Perché – ed è qui che si evince la bravura di regista e attore principale – Tom Hardy riesce a creare due gemelli uguali, ma diversi. Reggie, tutto occhi blu e fascino magnetico; e Ronnie, nascosto dietro occhiali che sembrano richiamare quelli del Ritchie di From Dusk Till Dawn. Il primo fatto di lineamenti decisi, a tratti spigolosi; l'altro arrotondato da una pelle più gonfia, dal morso inverso che fa uscire la mascella, dal naso storto. Ed è proprio in queste differenze minime ma fondamentali che Legend permette allo spettatore di credere a quanto gli viene mostrato. Non tanto un film sulla malavita à la Scorsese, ma il racconto della fragilità, dei dubbi e delle paure che si nascondevano dietro i volti dei più grandi criminali degli anni '60 londinesi. Tom Hardy arriva dunque a riscrivere il concetto stesso di talento, plasmandolo a proprio piacimento, diventandone quasi l'emblema ultimo.
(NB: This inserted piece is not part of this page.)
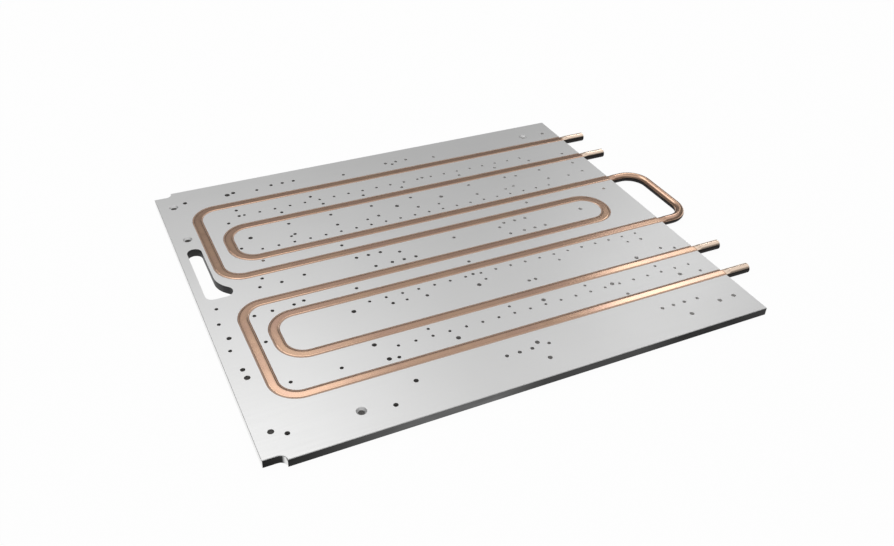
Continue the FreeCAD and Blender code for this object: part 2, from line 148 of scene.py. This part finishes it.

Affascinante, poi selvaggio, poi ironico, poi di nuovo violento, il Bane di The Dark Knight Rises calamita lo sguardo sullo schermo, reggendo sulle proprie spalle massicce il peso di un racconto ad un primo sguardo patinato, ma in grado di aprire ferite profonde nell'animo dello spettatore.
Brian Helgeland è abile nel creare un universo diegetico credibile e appassionante, dove alla banalità del biopic controbilancia un'ironia inaspettata e quasi cartoonistica, con scene esilaranti che non sono altro che l'anticamera di un tragico destino che attende dietro l'angolo. Elegante e commovente, Legend è una pellicola che colpisce quasi senza mostrare il pugno, che irretisce per la bravura dei suoi interpreti e che sorprende per la capacità del regista di orchestrare una rissa in cui i due contendenti sono interpretati dallo stesso attore, che grida, morde e ama sulle note di una colonna sonora mai banale e mai invadente. Da brividi.